Land based aircraft designs have been adopted for carrier use, albeit with major changes. The Supermarine Seafire was a conversion of the Spifire. In the US, the F86 Sabre was produced in a naval variant, the FJ2/3/4 Fury. The Russian MIG29 has been produced in a naval variant for operation on their carrier. The previously mentioned Hawker Sea Fury was an adaptation of the Hawker Tempest land based fighter.

Plus a couple of desperation measures: The Hawker Hurricane was used at sea on the CAM merchant ships to defend against FW200 Kondor aircraft, but that was a one time use only with no ability to land at sea, and the pilot was often lost in the frigid North Atlantic waters. Plus the one time use of B25 bombers from the USS Hornet.


The reasons are several: one major one is that naval aircraft require reinforced undercarriages and airframes in order to land safely. When you land on a carrier, you are coming in on a very short runway, and need to stop quickly.

To do this, a landing arrest cable is needed (in the case of most modern carries, they have 4). But it is incredibly easy to miss those or get a "spitting" one (when it for whatever reason pops off the hook), so when you come in you have to increase thrust to full (throttle up) so that if you miss you can take off again and come back around.

If you try landing like that with an F-16, you'll rip the entire undercarriage of your plane right out. So all that has to be built heavier and reinforced, with landing gear struts, tires and whatnot that can handle it.

Also: those folding/ variable geometry wings require more onboard mechanisms to take the brunt of the workload, and more maintenance to keep functioning. That means easy accessibility and reliability under less than ideal conditions.

You also have specialized functions as well: the F-14 is a fleet interceptor, while the F/A 18 is attack.
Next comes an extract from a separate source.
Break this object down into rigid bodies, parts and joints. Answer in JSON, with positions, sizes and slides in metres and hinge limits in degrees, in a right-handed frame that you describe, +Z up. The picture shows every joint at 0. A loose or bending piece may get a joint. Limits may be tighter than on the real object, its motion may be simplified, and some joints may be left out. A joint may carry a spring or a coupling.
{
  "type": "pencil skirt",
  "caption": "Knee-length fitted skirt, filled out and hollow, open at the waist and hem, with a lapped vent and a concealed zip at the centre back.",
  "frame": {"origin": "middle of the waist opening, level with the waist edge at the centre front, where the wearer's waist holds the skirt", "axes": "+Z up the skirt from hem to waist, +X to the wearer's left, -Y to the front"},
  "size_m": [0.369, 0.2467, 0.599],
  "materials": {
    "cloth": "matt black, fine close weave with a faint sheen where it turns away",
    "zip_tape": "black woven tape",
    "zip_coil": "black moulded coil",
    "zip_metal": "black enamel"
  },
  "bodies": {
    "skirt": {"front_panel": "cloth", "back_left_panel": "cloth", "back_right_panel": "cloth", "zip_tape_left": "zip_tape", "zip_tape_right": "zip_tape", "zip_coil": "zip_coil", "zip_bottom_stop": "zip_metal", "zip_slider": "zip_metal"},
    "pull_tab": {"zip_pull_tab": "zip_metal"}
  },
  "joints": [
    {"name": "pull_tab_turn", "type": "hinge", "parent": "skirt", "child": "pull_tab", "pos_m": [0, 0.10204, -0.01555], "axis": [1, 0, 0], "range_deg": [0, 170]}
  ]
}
Each of these require specific parameters and whatnot (although the newer "Super Hornet" fills the draft nicely).

On that note, Russia did do this but there are reasons you don't see them use that extensively. The modifications needed to make them shipworthy increase their costs even more than to simply build a purpose-built craft for the role.
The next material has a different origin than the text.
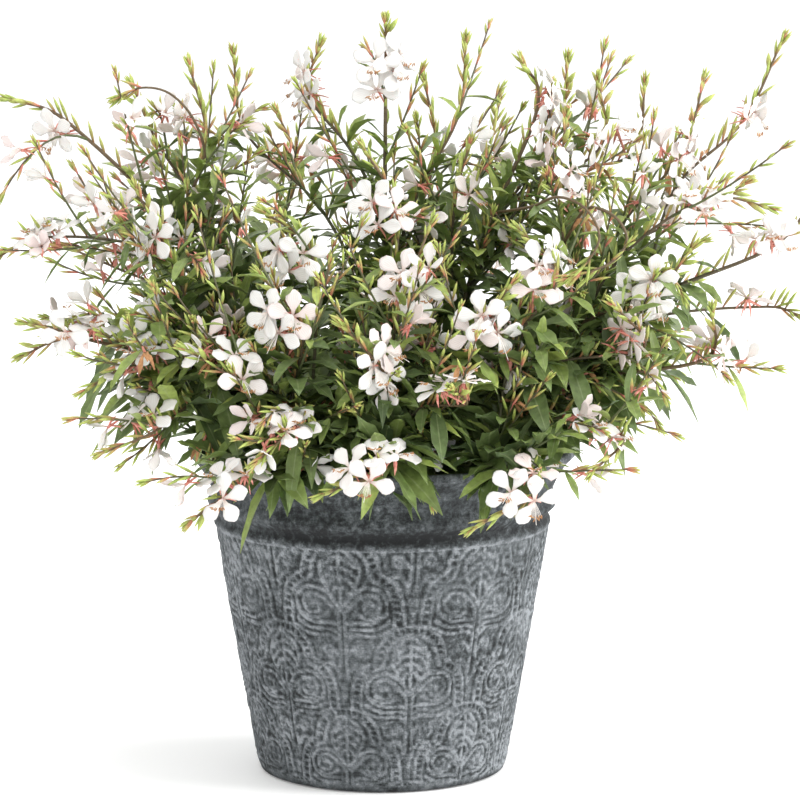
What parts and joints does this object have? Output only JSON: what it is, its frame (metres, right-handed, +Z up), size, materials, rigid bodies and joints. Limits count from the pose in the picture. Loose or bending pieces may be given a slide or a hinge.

You have to understand that nature of naval aviation and the tolls that the sea environment takes on planes to begin with, let alone the rigors that carrier duty imposes. A plane built for normal flight duty will fall apart if you try to use it on a carrier unmodified.

It simply cannot take the strain and stress, they're just not built for it. If you want to see what kind of failures happen when you try to use one for both Project VFX, which led to the F-14 Tomcat, demonstrated it.